Despite being capable of the same batch size as Havana’s previous roaster, Joe says the 70-kilogram roaster has enabled them to produce a third more coffee in the same amount of time. The machine’s roast profiling technology has also proved beneficial to Havana, which roasts up to 20 different coffees in a season.

“We can produce exactly what we want to produce. We roast single origins exclusively, and really want to enhance the natures of those coffees,” Joe says.

“We can program the Loring to roast however we want it to and can rely on it to accurately follow those profiles. Then it can capture and repeat any batch you roast. Thanks to Loring, I always say, ‘our limitation is our imagination rather than our potential’.”

Loring manufactures roasters in several sizes. Its smallest roaster, the S7 Nighthawk, landed in Australia in 2019. One of the first businesses to install the S7 Nighthawk was Floozy Coffee Roasters in Newcastle, New South Wales.

Floozy Owner and Roaster Kmac says after roasting in collective spaces for a while and experimenting with different machines, she knew she wanted to roast with greater flexibility.

“If someone needs coffee last minute, we can easily add it to that day’s production. We also feature at a lot of cafés as a guest roaster, which can mean different volumes week to week. Loring gives us the opportunity to be more dynamic,” Kmac says.

“The other important thing is, when you roast on a Loring, sitting there all day, you don’t feel as fatigued as you do with a drum roaster because it’s putting out less heat.”

The S7 Nighthawk’s lack of gas emissions made it easier for the roaster to be set up in Kmac and her partner Hal Gibbs’ city café Besties, rather than in an industrial area.

australian coffee roasters loring
Floozy Coffee Roasters in NSW uses a Loring S7 Nighthawk.

“We’re in the middle of the city, so there’s no way we could get away with not having an afterburner,” Kmac says. “We have the Loring in the shop with the espresso bar, so customers can see it and be involved in whole process.”

Installing the Loring has also allowed Floozy to improve its consistency. Kmac says a large part of this is due to using Loring’s Roast Architect software to develop automatic roasting profiles.

“Being able to play around with your profiles that way kind of reminds me of setting recipes with a [La Marzocco] Strada EP,” she says.

“We still manually roast all of our micro-lots because we like to be in control, but for our milk coffee blends, it’s much easier to tweak profiles through the technology rather than manually.”

Once a profile is established, Kmac says she can rely on Loring’s automatic roasting to follow it to a tee.

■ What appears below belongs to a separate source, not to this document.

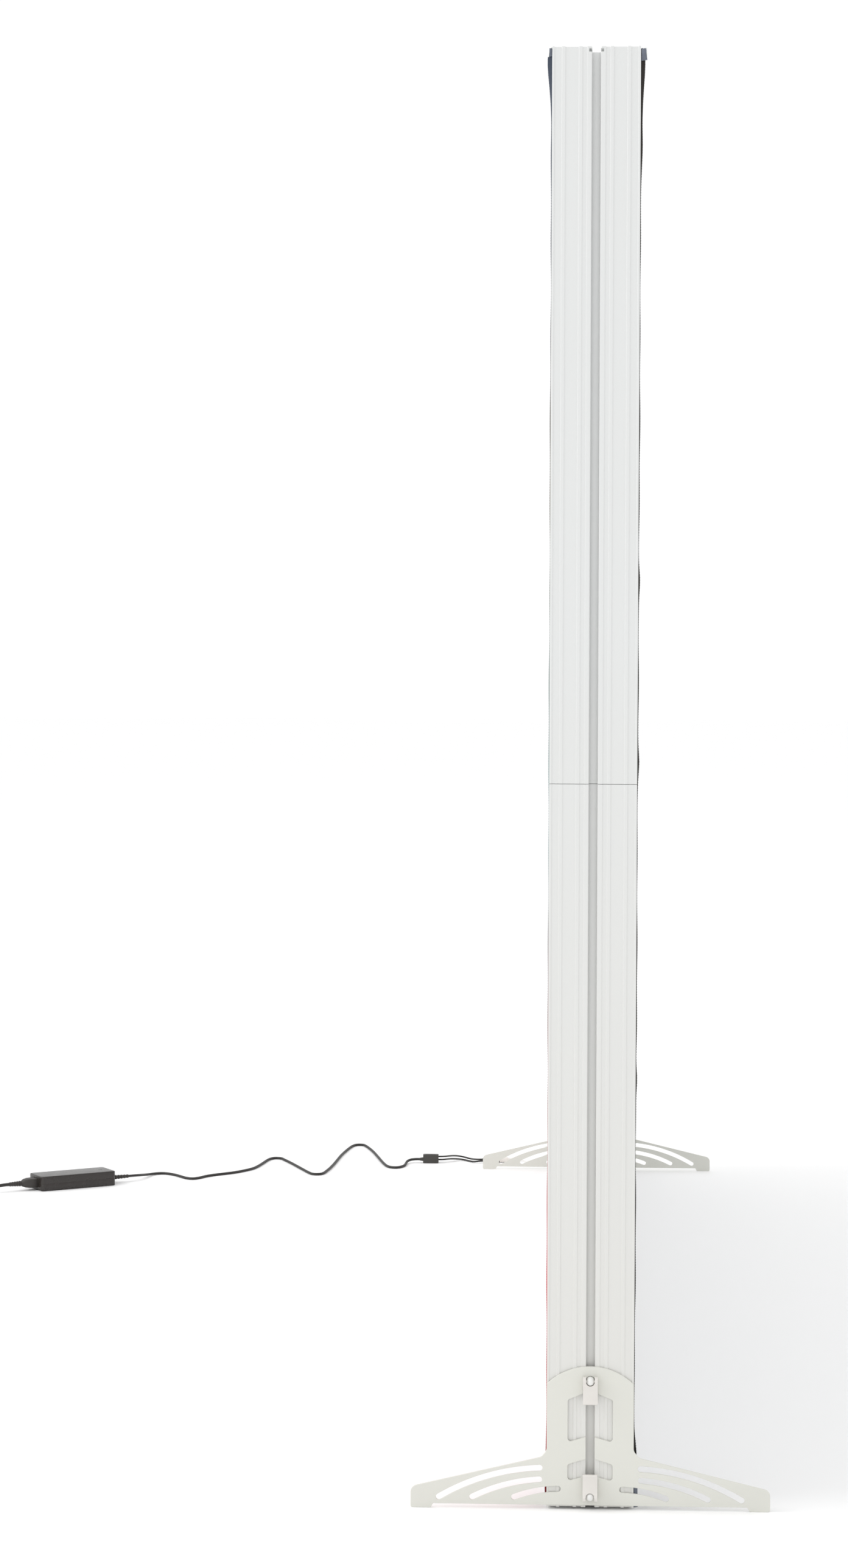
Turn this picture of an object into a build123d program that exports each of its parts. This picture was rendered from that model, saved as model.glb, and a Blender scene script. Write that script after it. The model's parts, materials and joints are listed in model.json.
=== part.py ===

“There’s often a level of distrust when it comes to automation in the coffee world, but the consistency between roasts is amazing,” Kmac says.

“The most important thing is the quality we think it provides, and our coffee has been tasting better than ever. When we were deciding on which roaster we wanted, our favourite coffees were roasted on Lorings, which sent us down that direction. We haven’t looked back.”

Like Floozy, Everyday Coffee in Melbourne embraced Loring when it decided to leave its co-roasting space and establish its own roastery in 2018. Owner Aaron Maxwell says Loring’s big talking points of sustainability and automation can overshadow its understated perks.

“Workflow wise, the Loring is a lot more efficient than a drum roaster. I like the way it is able to regulate temperatures between roasts. Starting with similar temperature before roasting every time is huge,” Aaron says.

“Another thing I noticed early on was how quick it wanted to roast. The best thing I could do was get out of my old habits from drum roasting and let it.”

Even small features of Everyday Coffee’s S15 Falcon contribute to its workflow.

Aaron says the green bean vacuum lift with an incorporated scale makes it possible for him to queue up the next roast while the first is still going. He’s also seen the benefits of low-emission roasting firsthand.

“We have another roaster two doors up from us who use a drum roaster and we know whenever they’re roasting because of the smell outside,” Aaron says. “The same can’t be said about us.”

Loring roasters use a greater degree of convection heating than drum roasters to roast coffee. This means a majority of the heat is transferred from the air to the bean, instead of from the drum. Aaron says this roasting method brings the best out of the coffees Everyday Coffee buys and sells.

“We aim to showcase the origin, varietal, and individual flavours of every coffee we roast,” he says.

“With the Loring, our coffee is cleaner, sweeter, and brighter, with more acidity present – all things we’re happy with and drew us to it in first place.”

James Banman says he is excited for even more of the coffee industry to embrace the future of roasting.

“2019 was a tremendous year in Australia and NZ,” James says. “We are thrilled to see more and more coffee roasters taking advantage of the capabilities that Loring can bring to their businesses.”